Apple has unveiled its first class of 15 Black- and Brown-owned businesses on the cutting edge of green technology and clean energy, who will join the company’s Impact Accelerator to support equity and opportunity in the environmental sector. Part of Apple’s Racial Equity and Justice Initiative, this program will help to combat systemic barriers to opportunity, while also advancing innovative solutions for communities most impacted by climate change.
Apple says the 15 businesses are based across the U.S. — from Silicon Valley in California, to Detroit, Michigan, to tribal nations across the Midwest — and driving innovation in energy efficiency, solar, green chemistry, recycling, and other environmental areas. Many share a specific focus on bringing clean energy, opportunity, and vital services to vulnerable and underserved communities.
“We are thrilled to welcome our first Impact Accelerator class, and look forward to seeing how these innovative businesses will expand their work to protect the planet and our communities,” said Lisa Jackson, Apple’s vice president of Environment, Policy, and Social Initiatives. “On our journey to our 2030 carbon neutral goal for our supply chain and products, we’re determined to help create a greener and more equitable future for all people. The businesses we’re partnering with today are poised to become tomorrow’s diverse and innovative industry leaders, creating ripples of change to help communities everywhere adapt to the urgent challenges posed by climate change.”

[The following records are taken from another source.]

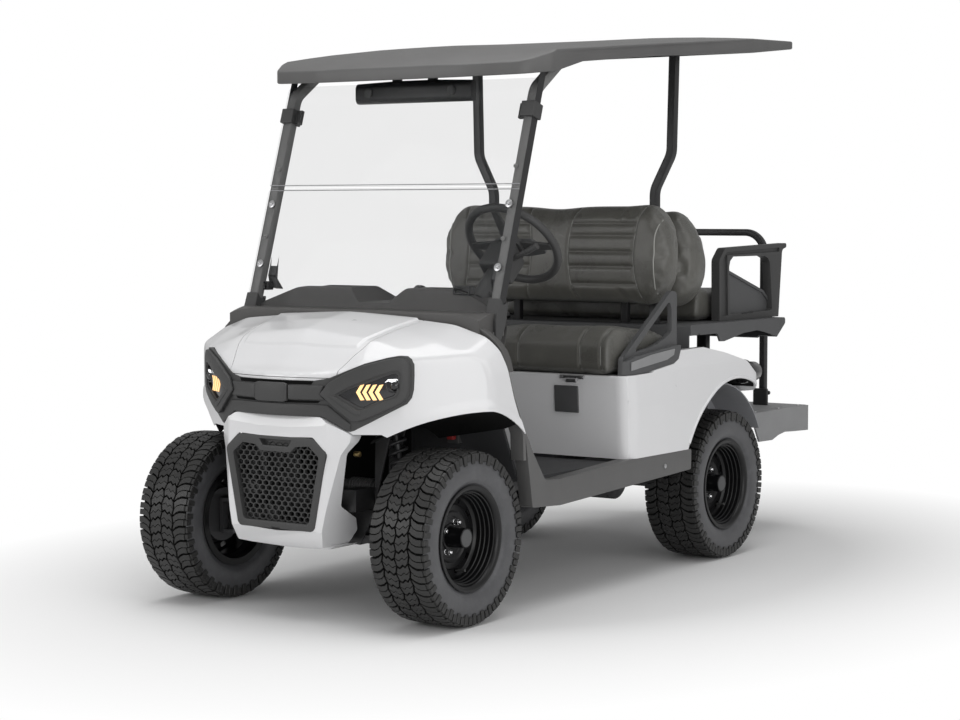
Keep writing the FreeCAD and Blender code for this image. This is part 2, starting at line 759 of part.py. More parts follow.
COWL_END = 119.0
COWL_EDGE = [(COWL_END, 1200), (COWL_END, 960), (107, 949, 10), (156, 819, 60), (200, 703, 60), (262, 584),
             (275, 300), (700, 300), (700, 1200)]
HOOD_SEAM = [(0, -330), (217, -330), (217, -216), (253, -141), (312, 119), (312, 180), (0, 180)]
NOSE_LOW = 604.3
MASK_OUTLINE = [(0, 772), (150, 772, 20), (204, 782, 20), (300, 828, 20), (406, 853, 20), (425, 838, 15),
                (420, 705, 15), (318, 645, 15), (264, 613, 8), (250, 613, 8), (173, 658, 20), (0, 658)]
BUMPER_OUTLINE = [(0, 658), (173, 658, 20), (248, 614), (262, 602, 8), (258, 578, 20), (236, 540, 40),
                  (171, 234, 30), (0, 228)]
BUMPER_PLAN = [(0, -268), (196, -262, 30), (262, -212, 20), (262, -60), (0, -60)]
BUMPER_SIDE = [(-252, 660), (-266, 622), (-264, 300, 20), (-236, 226), (-120, 236), (-77, 285, 10), (-95, 325, 10),
               (-185, 372, 15), (-200, 545, 25), (-160, 590, 15), (-160, 660)]
LAMP_OUTLINE = [(205, 729, 6), (330, 800, 20), (398, 836, 12), (412, 822, 10), (406, 718, 12), (285, 668, 10)]


def shifted(outline, dy):
    """Plan outline moved along the vehicle."""
    return [(p[0], p[1] + dy, *p[2:]) for p in outline]


def front_shell():
    """Thin moulded skin of the bonnet, wings and nose."""
    skin = S.shell_thickness
    nose = prism_z(nose_plan(0), S.rail_bottom - 50, 1100)
    inner_nose = prism_z(nose_plan(-skin), S.rail_bottom - 50, 1100)
    outer = crown_loft(0).common(nose)
    inner = crown_loft(skin).common(inner_nose)
    shell = outer.cut(inner)
    half = S.body_width / 2 + 30
    shell = shell.cut(prism_x(front(COWL_EDGE), -half, half))
    below = front([(-400, 200), (-400, NOSE_LOW), (-160, NOSE_LOW), (-110, 560), (-60, 500), (500, 500), (500, 200)])
    shell = shell.cut(prism_x(below, -half, half))
    for side in (1, -1):
        arch = Part.makeCone(S.arch_radius, S.arch_radius + S.arch_flare, 380, V(side * 230, FRONT, AXLE),
                             V(side, 0, 0))
        shell = shell.cut(arch)
    return shell


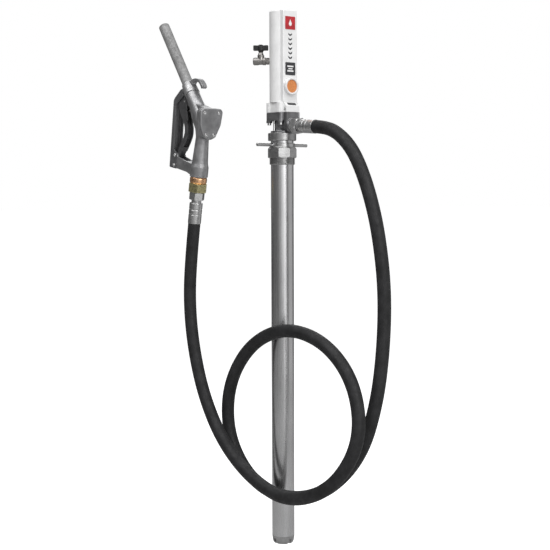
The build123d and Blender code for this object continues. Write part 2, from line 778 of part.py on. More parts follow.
with BuildPart() as outlet_ferrule:
    turn(outlet_frame, ferrule_outline(18.4, 22.8, 33.0, ferrule_end))
save(outlet_ferrule, "outlet_ferrule")

# ================================================================ hose
nozzle_ferrule_mouth = 112.0
hose_start = outlet_frame.origin + outlet_frame.z_dir * (ferrule_end - ferrule_grip)
hose_second = outlet_frame.origin + outlet_frame.z_dir * (ferrule_end - ferrule_grip + 44.0)
hose_end = nozzle_origin - nozzle_up * (nozzle_ferrule_mouth - ferrule_grip)
hose_last = nozzle_origin - nozzle_up * (nozzle_ferrule_mouth - ferrule_grip + 84.0)

# The route between the two ferrules, by hand: down beside the outlet, one open loop in front
# of the suction tube, then up to the nozzle.
hose_route = [
    hose_start,
    hose_second,
    (0, -198, 49),
    (3, -234, 19),
    (6, -261, -22),
    (10, -287, -82),
    (15, -310, -165),
    (20, -325, -285),
    (20, -322, -410),
    (10, -312, -535),
    (-10, -283, -655),
    (-35, -200, -745),
    (-50, -80, -782),
    (-60, 42, -760),
    (-70, 122, -665),
    (-75, 117, -540),
    (-70, 38, -433),
    (-60, -82, -383),
    (-47, -208, -407),
    (-45, -303, -490),
    (-55, -332, -612),
    (-75, -262, -722),
    (-95, -140, -770),
    (-105, -20, -740),
    (-110, 88, -668),
    (-112, 162, -567),
    (-112, 205, -452),
    (-112, 221, -338),
    hose_last,
    hose_end,
]


def bend_radii(route):
    """The radius at each corner: 0.45 of the shorter run over the tangent of half the turn."""
    points = [Vector(point) for point in route]
    radii = []
    for before, here, after in zip(points, points[1:], points[2:]):
        turn_angle = (here - before).get_angle(after - here)
        shorter = min((here - before).length, (after - here).length)
        radii.append(0.45 * shorter / math.tan(math.radians(turn_angle) / 2))
    return radii


hose_radii = bend_radii(hose_route)
with BuildPart() as hose_tube:
    with BuildLine() as hose_line:
        FilletPolyline(*hose_route, radius=hose_radii)
    with BuildSketch(Plane(origin=hose_start, z_dir=outlet_frame.z_dir)):
        Circle(hose_r)
    sweep(path=hose_line.wires()[0])
save(hose_tube, "hose_tube")
hose_length = hose_line.wires()[0].length
section_volume = math.pi * hose_r ** 2 * hose_length
print("hose length", round(hose_length), "radii", [round(radius) for radius in hose_radii])
print("hose volume against section times length", round(hose_tube.part.volume / section_volume, 5))

# ================================================================ fittings at the nozzle
hose_side_frame = Plane(origin=nozzle_origin, x_dir=(1, 0, 0), z_dir=-nozzle_up)
with BuildPart() as nozzle_ferrule:
    turn(hose_side_frame, ferrule_outline(51.0, 54.8, 62.0, nozzle_ferrule_mouth))
save(nozzle_ferrule, "nozzle_ferrule")

with BuildPart() as hose_end_hex:
    nut(hose_side_frame, 18.6, 37.6, 55.0, rotation=20)
    rod(hose_side_frame, swivel_bore_r - 0.1, 31.0, 37.6)
    rod(hose_side_frame, nipple_r, 50.9, 55.0, Mode.SUBTRACT)
    rod(hose_side_frame, outlet_bore_r, 30.0, 51.0, Mode.SUBTRACT)
save(hose_end_hex, "hose_end_hex")

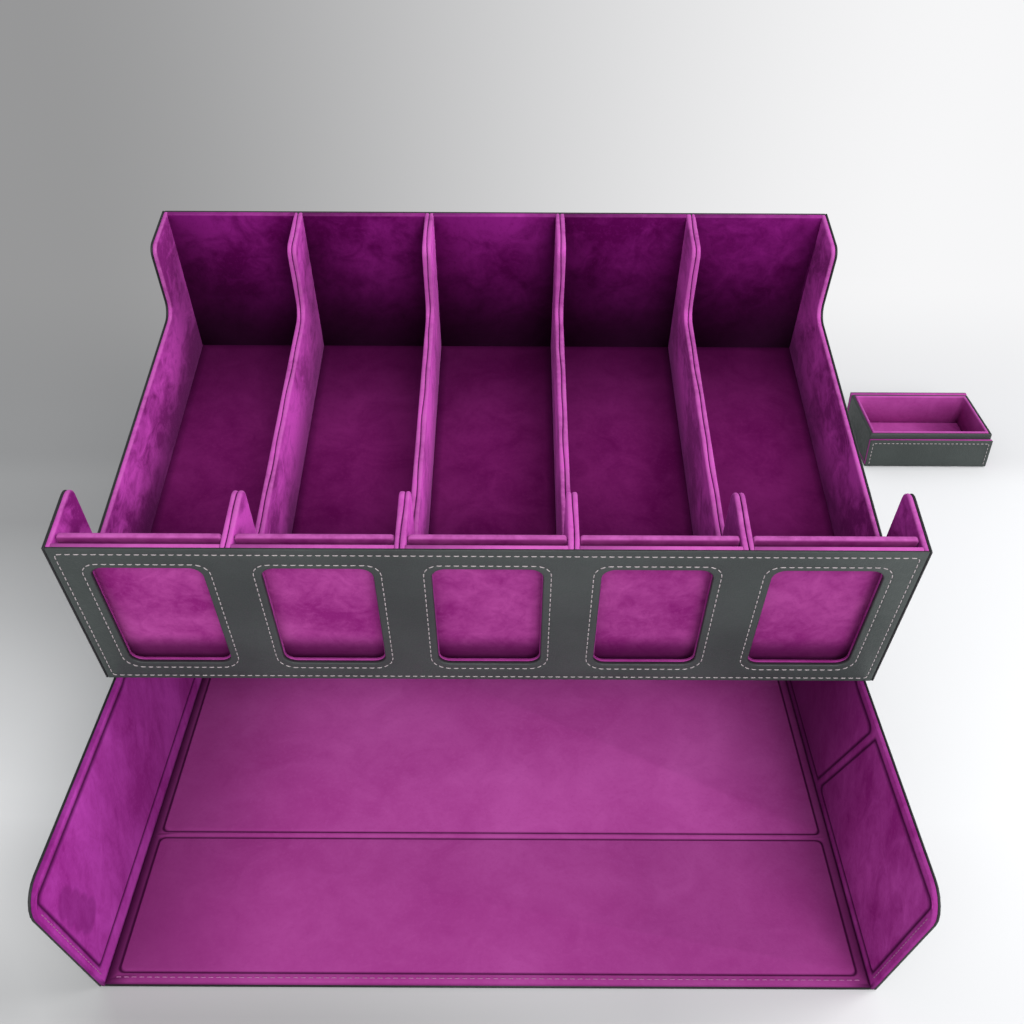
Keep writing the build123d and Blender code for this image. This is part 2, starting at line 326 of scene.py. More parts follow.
# %% [markdown]
# ## Materials
#
# Suede is short brushed fibre. Where a hand has stroked it one way it is pale, and the other way it is
# deep, in cloudy patches with soft streaks. Its fibres also catch light at a grazing angle, which is what
# the sheen of the shader does. The colour mixes two tones of purple by two sizes of noise, and a fine noise
# raises the nap.
#
# Every step of a colour is a node. A few helpers make a node and fill its sockets, so that a material reads
# like a recipe.

# %% Helpers for shader nodes
finish = {}


def fill(tree, node, values):
    """Fills a node's sockets: another node's output is linked, and a number or a colour is written in."""
    for name, value in values.items():
        if isinstance(value, bpy.types.NodeSocket):
            tree.links.new(value, node.inputs[name])
        else:
            node.inputs[name].default_value = value


def made(tree, kind, values, **settings):
    """A new node of one kind, with its settings made and then its sockets filled."""
    node = tree.nodes.new("ShaderNode" + kind)
    for name, choice in settings.items():
        setattr(node, name, choice)
    fill(tree, node, values)
    return node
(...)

Selected companies will participate in customized training, and have access to Apple experts and an alumni community. The Impact Accelerator is tailored to support Black-, Brown-, and Native American and Indigenous-owned businesses that share Apple’s focus on innovation and commitment to the environment as they achieve their next stage of development. Following the three-month virtual program, the companies will be considered for opportunities to act as suppliers to Apple as it works to become carbon neutral for its supply chain and products by 2030.